Wells Fargo chairman and chief executive John Stumpf has resigned with immediate effect amid a scandal over the bank's sales practices.
Stumpf, 63, had been under pressure to quit after it emerged that Wells Fargo employees had created two million bogus accounts without customers' permission to meet sales quotas.
The bank was fined $185m (£152m) last month by US regulators, who accused the company of "widespread illegal practices".
Around 5,300 employees have been fired by the San Francisco-based bank in the wake of the scandal.
Stumpf, a 34-year veteran of the company, will be replaced by Timothy Sloan, Wells Fargo's current president and chief operating officer.
"While I have been deeply committed and focused on managing the company through this period, I have decided it is best for the company that I step aside," Stumpf said in a statement.
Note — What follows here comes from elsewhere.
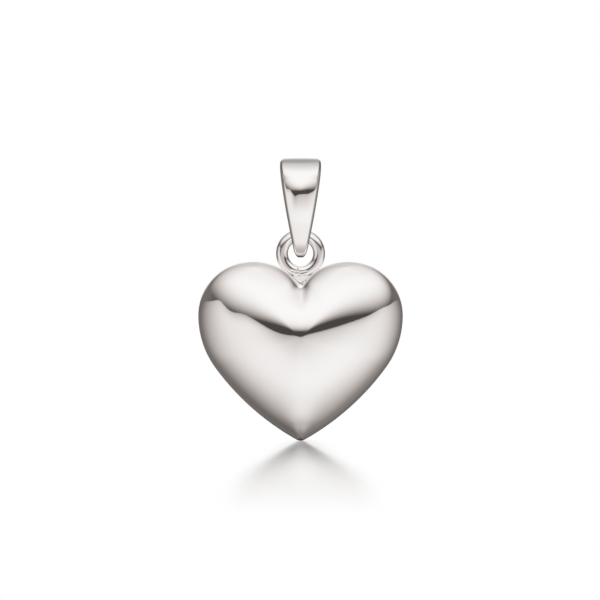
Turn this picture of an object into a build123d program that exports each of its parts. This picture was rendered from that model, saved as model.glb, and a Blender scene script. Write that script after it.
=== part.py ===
"""Puffed silver heart pendant: a hollow heart with a soldered eye, hanging from a folded strip bail.

Millimetres. +Z is up, +X is to the right as the pendant is seen, and the shown side faces -Y. The
origin is the middle of the bail's inside top, where a neck chain carries it.
"""
from build123d import *

import os
from math import atan2, cos, degrees, radians, sin, sqrt

# Heart, seen from the front
heart_width = 15.0
heart_height = 13.25  # from the tops of the lobes to the tip
cleft_depth = 1.95  # from the tops of the lobes to the bottom of the cleft
shoulder_radius = 6.5
shoulder_turn = 36.0  # degrees of outline between the widest point and the flank
straight_down = -90  # degrees, as a bearing in a sketch
tip_radius = 0.6

# Heart, seen from the side
heart_depth = 5.2
heart_wall = 0.4
peak_drop = 1.2  # from the level of the lobe centres down to the fullest point

# Eye: a closed wire ring, soldered into the cleft
eye_wire = 0.86
eye_opening = 1.86
eye_bite = 0.08  # how far the ring is sunk into the lobes
solder_thickness = 0.66
solder_root = 0.2  # how far the solder reaches into the metal below the cleft

# Bail: one tapered strip, folded over at the top, its ends soldered to a round foot
bail_height = 7.3
bail_depth = 3.4
bail_strip = 0.42
bail_top_width = 3.0
bail_belly_drop = 2.75  # from the top down to the deepest part of the loop
bail_taper_drop = 0.6  # from the top down to where the taper starts
bail_bow = 1.3  # power of the taper: above 1 the long edges bow outwards
bail_closing = 2.4  # power of the curve that closes the loop below its deepest part
bail_crown = 0.18  # doming of the strip across its full width
foot_thickness = 1.45
foot_pinch = 0.52  # half the distance between the strip's middles where its ends meet the foot

# Fits
foot_clearance = 0.45  # between the foot and the eye, on each side
eye_hang_gap = 0.27  # below the wire where it crosses the middle of the loop, down to the foot

# Levels of the puffed form, from the rim to the small flat at its peak. Depth is a share of the half
# depth, and scale shrinks the outline about the peak. The outline's arcs are then set in, its cleft is
# rounded out and its tip rounded further, by shares of the lobe radius at that scale.
heart_levels = (
    # depth, scale, inset, cleft, tip
    (0.000, 1.000, 0.00, 0.03, 0.00),
    (0.310, 1.000, 0.08, 0.12, 0.04),
    (0.588, 0.970, 0.26, 0.52, 0.12),
    (0.788, 0.873, 0.45, 1.20, 0.24),
    (0.914, 0.686, 0.60, 2.50, 0.42),
    (0.978, 0.420, 0.70, 5.00, 0.55),
    (1.000, 0.160, 0.70, 5.00, 0.55),
)

# Places on the loop that get a section: shares of the way down to the foot, and degrees round the top
loop_shares = (1.0, 0.85, 0.65, 0.40)
loop_turns = (0.0, 25.0, 50.0, 72.0, 90.0)

# The bail's places
belly_z = bail_strip - bail_belly_drop
foot_radius = eye_opening / 2 - foot_clearance
foot_z = bail_strip - bail_height + foot_radius
loop_reach = (bail_depth - bail_strip) / 2

# The eye hangs in the loop's lower end, and the heart hangs from the eye
swing_z = foot_z + foot_radius + eye_hang_gap + eye_wire / 2
eye_radius = (eye_opening + eye_wire) / 2
eye_z = swing_z - eye_radius
lobe_radius = heart_width / 2 + cleft_depth - sqrt(heart_width * cleft_depth)
lobe_x = heart_width / 2 - lobe_radius
lobe_z = eye_z - sqrt((lobe_radius + eye_radius + eye_wire / 2 - eye_bite) ** 2 - lobe_x**2)
peak_z = lobe_z - peak_drop

# The shoulder arc leaves the widest point, and the flank arc runs on from it into the round tip
shoulder_x = heart_width / 2 - shoulder_radius
turn = Vector(cos(radians(shoulder_turn)), -sin(radians(shoulder_turn)))
flank_start = Vector(shoulder_x, 0) + turn * shoulder_radius
to_tip = Vector(0, lobe_radius - heart_height + tip_radius) - flank_start
flank_radius = (to_tip.dot(to_tip) - tip_radius**2) / (-2 * (tip_radius + to_tip.dot(turn)))
flank_centre = flank_start - turn * flank_radius


def bearing(centre, point):
    """Direction from one point to another in a sketch, in degrees."""
    return degrees(atan2(point.Y - centre.Y, point.X - centre.X))


def arc(centre, radius, start, end):
    """Add the arc about a centre from one bearing to another."""
    CenterArc(centre, radius, start, end - start)


def dip(centre, radius, side):
    """Add the arc under a centre on the middle line, from a bearing across to the other side."""
    CenterArc(centre, radius, side, 2 * (straight_down - side))


def heart_section(depth, scale, inset, cleft, tip, wall, reach):
    """Outline of the heart at one level, as a face. A wall is taken off along the surface's slope."""
    lean = sqrt(1 - depth**2)
    inset = scale * inset * lobe_radius + wall * lean
    cleft = scale * cleft * lobe_radius + wall * lean
    tip = scale * (tip_radius + tip * lobe_radius) - wall * lean
    lobe = Vector(scale * lobe_x, peak_z + scale * peak_drop)
    shoulder = Vector(scale * shoulder_x, lobe.Y)
    flank = Vector(scale * flank_centre.X, lobe.Y + scale * flank_centre.Y)
    lobe_arc = scale * lobe_radius - inset
    shoulder_arc = scale * shoulder_radius - inset
    flank_arc = scale * flank_radius - inset
    notch = Vector(0, lobe.Y + sqrt((lobe_arc + cleft) ** 2 - lobe.X**2))
    point = Vector(0, flank.Y - sqrt((flank_arc - tip) ** 2 - flank.X**2))
    flank_end = bearing(flank, point)
    with BuildSketch(Plane.XZ.offset(reach * depth)) as section:
        with BuildLine():
            arc(lobe, lobe_arc, bearing(lobe, notch), 0)
            arc(shoulder, shoulder_arc, 0, -shoulder_turn)
            arc(flank, flank_arc, -shoulder_turn, flank_end)
            mirror(about=Plane.YZ)
            dip(notch, cleft, bearing(notch, lobe))
            dip(point, tip, flank_end)
        make_face()
    return section.sketch.face()


def heart_half(wall=0.0):
    """Faces of the front half from the rim to the peak, with a wall taken off all round."""
    reach = heart_depth / 2 - wall
    return [heart_section(*level, wall, reach) for level in heart_levels]


def strip_section(y, z, rise):
    """The domed strip's section where its middle is at y, z and runs along the rise."""
    drop = bail_strip - z - bail_taper_drop
    share = max(0.0, drop / (bail_strip - foot_z - bail_taper_drop))
    width = bail_top_width - (bail_top_width - 2 * foot_radius) * share**bail_bow
    crown = bail_crown * (width / bail_top_width) ** 2
    half, skin = width / 2, bail_strip / 2
    with BuildSketch(Plane(origin=(0, y, z), x_dir=(1, 0, 0), z_dir=rise)) as section:
        with BuildLine():
            ThreePointArc((-half, crown - skin), (0, -skin), (half, crown - skin))
            Line((half, crown - skin), (half, crown + skin))
            ThreePointArc((half, crown + skin), (0, skin), (-half, crown + skin))
            Line((-half, crown + skin), (-half, crown - skin))
        make_face()
    return section.sketch.face()


def strip_half():
    """Faces of the strip from the foot, up the front and over to the top."""
    faces = []
    fall = belly_z - foot_z
    close = loop_reach - foot_pinch
    for share in loop_shares:
        y = close * share**bail_closing - loop_reach
        slope = close * bail_closing * share ** (bail_closing - 1) / fall
        faces.append(strip_section(y, belly_z - share * fall, (0, -slope, 1)))
    head = bail_strip / 2 - belly_z
    for angle in loop_turns:
        across, up = cos(radians(angle)), sin(radians(angle))
        place = (-loop_reach * across, belly_z + head * up)
        faces.append(strip_section(*place, (0, loop_reach * up, head * across)))
    return faces


# The ring and the solder that fills the notch between it and the cleft
eye_centre = Vector(0, eye_z)
to_lobe = Vector(lobe_x, lobe_z) - eye_centre
solder_side = eye_centre + to_lobe * (eye_radius / to_lobe.length)
solder_foot = (0, lobe_z + sqrt(lobe_radius**2 - lobe_x**2) - solder_root)
solder_left = (-solder_side.X, solder_side.Y)
solder_right = (solder_side.X, solder_side.Y)
with BuildPart() as eye:
    with Locations((0, 0, eye_z)):
        Torus(eye_radius, eye_wire / 2, rotation=(90, 0, 0))
    with BuildSketch(Plane.XZ):
        with BuildLine():
            Polyline(solder_left, solder_foot, solder_right)
            ThreePointArc(solder_right, (0, eye_z - eye_radius), solder_left)
        make_face()
    extrude(amount=solder_thickness / 2, both=True)

with BuildPart() as heart:
    loft(sections=heart_half())
    loft(sections=heart_half(heart_wall), mode=Mode.SUBTRACT)
    mirror(about=Plane.XZ)
    add(eye.part)
heart.part.label = "heart"

with BuildPart() as bail:
    loft(sections=strip_half())
    mirror(about=Plane.XZ)
    with Locations((0, 0, foot_z)):
        Cylinder(foot_radius, foot_thickness, rotation=(90, 0, 0))
bail.part.label = "bail"

os.makedirs("parts", exist_ok=True)
export_step(heart.part, "parts/heart.step")
export_step(bail.part, "parts/bail.step")
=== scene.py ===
"""Polished silver heart pendant: a puffed, hollow heart with a soldered eye on a folded strip bail."""

from math import atan2, cos, pi, radians, sin, sqrt

import bmesh
import bpy
import numpy as np
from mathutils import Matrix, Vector, noise


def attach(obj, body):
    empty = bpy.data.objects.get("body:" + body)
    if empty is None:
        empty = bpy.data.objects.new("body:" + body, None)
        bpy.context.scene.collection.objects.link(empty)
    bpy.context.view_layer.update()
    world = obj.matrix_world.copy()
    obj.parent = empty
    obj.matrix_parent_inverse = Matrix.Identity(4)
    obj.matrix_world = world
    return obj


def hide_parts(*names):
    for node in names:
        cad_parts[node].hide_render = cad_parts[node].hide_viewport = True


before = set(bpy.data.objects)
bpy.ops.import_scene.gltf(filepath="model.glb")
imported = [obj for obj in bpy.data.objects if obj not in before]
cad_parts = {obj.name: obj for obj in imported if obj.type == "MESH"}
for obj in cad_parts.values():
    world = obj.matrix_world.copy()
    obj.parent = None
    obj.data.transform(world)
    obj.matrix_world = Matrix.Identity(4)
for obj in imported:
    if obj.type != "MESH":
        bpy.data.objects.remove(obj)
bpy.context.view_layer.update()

MM = 0.001
weld = 0.0005 * MM  # points nearer to each other than this are one point
camera_rise = 5.0  # degrees above level

# Heart, seen from the front, in millimetres
heart_width = 15.0
heart_height = 13.25  # from the tops of the lobes to the tip
cleft_depth = 1.95
shoulder_radius = 6.5
shoulder_turn = radians(36.0)
tip_radius = 0.6

# Heart, seen from the side
half_depth = 2.6
peak_drop = 1.46  # from the level of the lobe centres down to the fullest point
heart_fullness = 0.4  # how far the outline's arcs are set in at the peak, as a share of the lobe radius
heart_swell = 0.062  # how much rounder than an ellipse the form is at its peak

# Swellings of the ridge above the tip: how high, how far above the tip and how long
ridge_swellings = ((0.1, 0.95, 1.0), (0.04, 1.9, 1.0), (0.05, 0.2, 0.7))

# Eye
wire_radius = 0.43
eye_radius = 1.36  # of the wire's middle line
eye_z = -6.58
eye_bite = 0.08  # how far the ring is sunk into the lobes

# Marks left where the eye's wire was closed and soldered: a line, how deep and how wide it is. The
# first is the butt of the wire's two ends.
eye_marks = (
    (((-0.20, -7.62), (-0.16, -7.86), (-0.13, -8.27)), 0.055, 0.035),
    (((-0.64, -7.85), (-0.44, -7.92), (-0.20, -7.93)), 0.030, 0.045),
    (((-0.06, -8.00), (0.18, -7.97), (0.42, -7.90)), 0.022, 0.045),
    (((-0.06, -8.20), (0.16, -8.15), (0.40, -8.06)), 0.022, 0.045),
)

# Solder in the notch under the eye, with its pits: across, up, how wide and how deep
solder_depth = 0.33  # from the middle of the wire to the solder's front
solder_thickness = 0.64
solder_sunk = 0.1  # how far its sides reach into the lobes
solder_pits = ((0.50, -8.76, 0.09, 0.02), (0.12, -8.93, 0.09, 0.02), (0.33, -8.6, 0.07, 0.012))

# Bail
bail_height = 7.3
bail_top = 0.42
bail_top_width = 3.0
bail_taper_drop = 0.6  # from the top down to where the taper starts
bail_bow = 1.3  # power of the taper: above 1 the long edges bow outwards
bail_crown = 0.32  # doming of the strip across its full width
belly_z = -2.18
loop_reach = 1.38
loop_roof = 2.05  # how square the loop is above its belly: 2 is an ellipse
strip_thickness = 0.42
strip_edge = 0.2  # how far the rounding of the strip's edges reaches
edge_roundness = 1.5  # 2 is a round edge, and less is flatter
fold_corner = 0.12  # rounding of the two corners at the fold
foot_radius = 0.48
foot_z = -6.4
foot_pinch = 0.52  # half the distance between the strip's middles where they turn into the foot

# Places that follow from these
lobe_radius = heart_width / 2 + cleft_depth - sqrt(heart_width * cleft_depth)
lobe_x = heart_width / 2 - lobe_radius
reach_to_lobe = lobe_radius + eye_radius + wire_radius - eye_bite
lobe_z = eye_z - sqrt(reach_to_lobe**2 - lobe_x**2)
cleft_z = lobe_z + sqrt(lobe_radius**2 - lobe_x**2)
tip_z = lobe_z + lobe_radius - heart_height
shoulder_x = heart_width / 2 - shoulder_radius

# Colours
white = (1.0, 1.0, 1.0, 1)
black = (0.0, 0.0, 0.0, 1)
warm_shade = (1.0, 0.89, 0.845, 1)
bright_silver = (0.968, 0.965, 0.96, 1)
filmed_silver = (0.955, 0.942, 0.93, 1)
bright_solder = (0.95, 0.935, 0.92, 1)
filmed_solder = (0.88, 0.85, 0.82, 1)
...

A spokesman for Wells Fargo told broadcaster CNBC that Stumpf will not receive any severance pay.
Democratic Senator Elizabeth Warren, who accused Stumpf of "gutless leadership" during a Senate hearing last month, called for a criminal investigation to be launched into the banker.
She tweeted that she would like to see him "return every nickel he made during the scam" and subject himself to an investigation by the Department of Justice and the Securities and Exchange Commission.
"If John Stumpf is leaving with all of his ill-gotten millions, that's still not real accountability," she said.
Sloan vowed to work towards restoring public trust in Wells Fargo. "It's a great privilege to have the opportunity to lead one of America's most storied companies at a critical juncture in its history," he said.
"My immediate and highest priority is to restore trust in Wells Fargo. We will work tireless to build a stronger and better Wells Fargo for generations to come."
Wells Fargo lead director Stephen Sanger said: "John Stumpf has dedicated his professional life to banking, successfully leading Wells Fargo through the financial crisis and the largest merger in banking history, and helping to create one of the strongest and most well known financial services companies in the world.
"However, he believes new leadership at this time is appropriate to guide Wells Fargo through its current challenges and take the company forward."